The next section addresses Jewish identity and engagement, looking at affiliations with synagogues, religious streams, day schools, afternoon schools, community centers, summer camps and other organizations, and at respondents’ ability to pay for programming, and their desire to do so. It will look at people’s attachment to Israel.
The last section will look at people’s need for social services, delving with some specificity into the kinds of situations with which people live and for which they need help.
The questionnaire is online at the federation’s website, jfnnj.org, and also at www.jewishsurveysays.com. “We anticipate that it will take about 18 minutes to fill out,” Ms. Sarin said. The federation plans on sending out email blasts about it to all the lists that it has. It also will have phone calls made to people with Jewish-sounding names.
The more information the survey-takers can gather, the more accurate the results will be.
Lisa Harris Glass, the federation’s managing director for community planning and impact, said that the survey will fill in some information that until now could only be extrapolated from U.S. Census studies. “The 2010 census tells us, for example, that we are significantly older,” she said. “The number of 0- to 4-year-olds is significantly lower in many of our zip codes. That is important information for when we look at early childhood programs and schools.
“We also suspect that more people are choosing to age in place, because of economics.

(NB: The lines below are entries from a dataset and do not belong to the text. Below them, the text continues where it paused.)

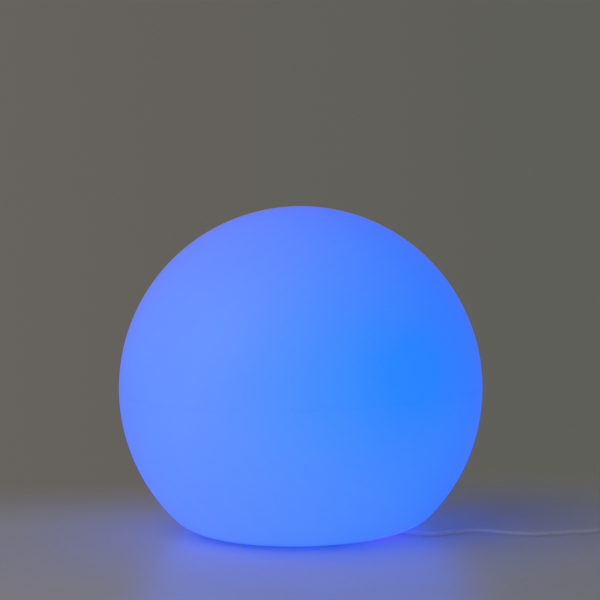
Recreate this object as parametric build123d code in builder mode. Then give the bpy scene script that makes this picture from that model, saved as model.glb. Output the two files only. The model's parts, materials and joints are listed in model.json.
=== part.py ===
from build123d import *
import math
import os

# Garden globe light: a translucent globe on a small flat base, lit from inside by a screw-in lamp
# on a lamp unit that twists out of the base, with a clear round lead, an in-line switch and a plug.
# Millimetres, +Z up. The origin is on the ground under the middle of the globe, the viewer stands
# at -Y and the lead leaves towards +X.

# ------------------------------------------------------------------ driving dimensions
# globe
globe_r = 250.0            # outer radius
wall = 4.0                 # moulded wall
base_z = 2.0               # underside of the flat base, held up by the feet
base_drop = 193.5          # from the globe's centre down to the flat base
base_corner_r = 65.0       # radius between the flat base and the sphere
bead_h = 0.35              # height of the parting line
recess_r = 98.0            # recess for the lamp unit
roof_z = 38.0              # underside of the recess roof
neck_r = 74.0              # hole that the lamp passes through
globe_z = base_z + base_drop

# cord channel under the base
cord_az = -26.0            # the way the lead leaves, from +X
channel_w = 8.0
channel_spring_z = 3.6     # the arch springs here, and its crown is 4 mm higher
channel_end_r = 172.0

# feet
foot_count = 4
foot_ring_r = 117.0
foot_r = 11.0
foot_az = 19.0
foot_stem_r = 2.97
foot_hole_r = 3.0

# bayonet frame and locking ring
frame_plate_t = 3.0
frame_gasket_t = 1.0
frame_out_r = 97.4
frame_wall_in_r = 84.6
frame_wall_out_r = 88.0
frame_wall_bottom_z = 22.0
lug_count = 3
frame_lug_in_r = 80.0
frame_lug_span = 45.0
frame_lug_az = 33.0
frame_screw_ring_r = 92.7
frame_screw_count = 6
frame_screw_az = 4.0
ring_in_r = 62.0
ring_out_r = 79.4
ring_lug_out_r = 84.2
ring_lug_span = 40.0
ring_bottom_z = 22.5
ring_lug_bottom_z = 25.3
ring_top_z = 28.3
grip_az = -56.0
grip_bottom_z = 8.0
grip_t = 5.0

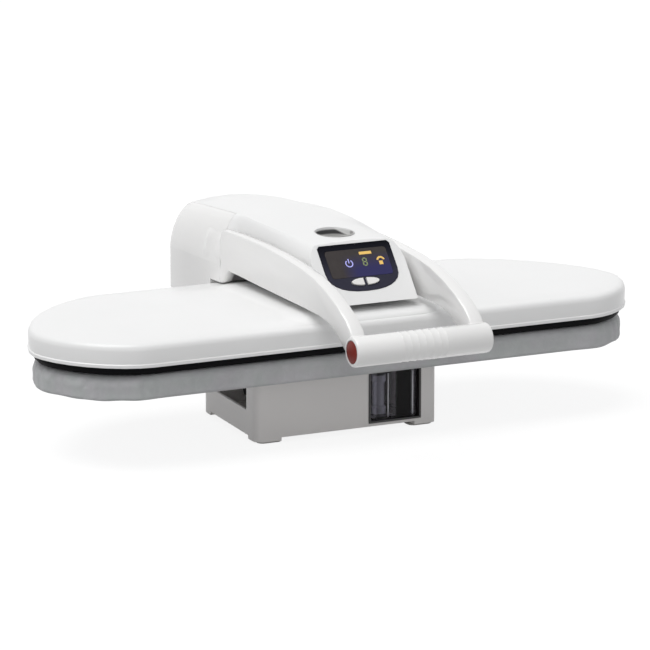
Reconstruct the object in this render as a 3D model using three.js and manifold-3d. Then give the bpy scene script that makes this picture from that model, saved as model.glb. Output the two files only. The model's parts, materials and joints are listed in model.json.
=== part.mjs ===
// Steam ironing press for a table top, in millimetres.
// X runs along the pressing board, -Y is the handle side and +Z is up.
// The origin lies on the table, under the middle of the whole press.
import * as THREE from 'three';
import { mergeVertices } from 'three/addons/utils/BufferGeometryUtils.js';
import Module from 'manifold-3d';

const wasm = await Module();
wasm.setup();

// Clearances shared by all pieces
const SEAT_GAP = 0.3;
const RUNNING_GAP = 0.35;
const CUT_OVERRUN = 4;
const MERGE_TOLERANCE = 0.0005;

// Facet counts
const ROUND_SIDES_COUNT = 24;
const SMALL_ROUND_SIDES_COUNT = 12;
const END_STEPS_COUNT = 8;
const COVER_END_STEPS_COUNT = 14;
const CORNER_STEPS_COUNT = 4;
const ARM_CURVE_STEPS_COUNT = 16;
const PLATFORM_CORNER_STEPS_COUNT = 6;
const CHIN_STEPS_COUNT = 14;
const KEY_STEPS_COUNT = 10;
const HOLE_SIDES_COUNT = 6;
const HOSE_STEPS_COUNT = 15;
const HOSE_SIDES_COUNT = 8;
const SPRING_SIDES_COUNT = 5;
const SPRING_STEPS_PER_TURN_COUNT = 8;
const EDGE_ROUND_SHARES = [[1, 0], [0.4, 0.2], [0.1, 0.55], [0, 1]];

// Feet
const FOOT_HEIGHT = 1.5;
const FOOT_LENGTH = 27;
const FOOT_WIDTH = 19;
const FOOT_CORNER = 6;
const FOOT_INSET = 3;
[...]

That tells us something about the services we need.
“We have seen synagogues that have merged or moved or closed, so we know that there is a change in the zip codes where Jews live. That’s important for us to know – it affects all the Jewish institutions.”
All this information is anecdotal now. The federation is looking for more firm information.
“Where do we need to be?” Ms. Glass said. “What do we need to be doing? It affects all our funding decisions.”
The survey, constructed as it has been in the post-Pew Research Center report on American Jews, also looks at how people define themselves Jewishly. “In the Pew survey, they talk about the Jews of No Religion.” Those are Jews who define themselves as belonging to the community in a nebulous, culturally inflected way, but not through any religious institution. That appears to be a fast-growing group. “It’s important for us to know about them, so in the survey, we ask,” Ms. Glass said.
“Who knows what we might find? It will inform how we – not just federation, but all the Jewish institutions – invest in the community, and it will inform how we engage the community,” she said.
Dr. John Winer is the executive director of J-ADD, the local organization that began life as the Jewish Association for Developmental Disabilities. J-ADD is one of the organizations that is partially funded by the federation and is supporting the survey. All those agencies plan to work with the information the survey provides them.
“It’s really important for us to know who the community is,” Dr. Winer said. “The information we use now is not quite up-to-date in terms of knowing who is in the community.
“Disabilities strike everyone, no matter who you are, and you can’t predict that. We don’t know how many people are under the poverty line, and therefore will need services from us.”
Even beyond that, he said, “we want to find out what our community’s strengths are – to learn what we can work on together. It’s a multifaceted approach that will benefit the community as a whole.
Sometimes agencies duplicate other groups’ services, he said; that’s because often one group does not know what another one is doing. “How can we collaborate with each other?” he said. “For me, that’s the nutshell version of why this is so important.”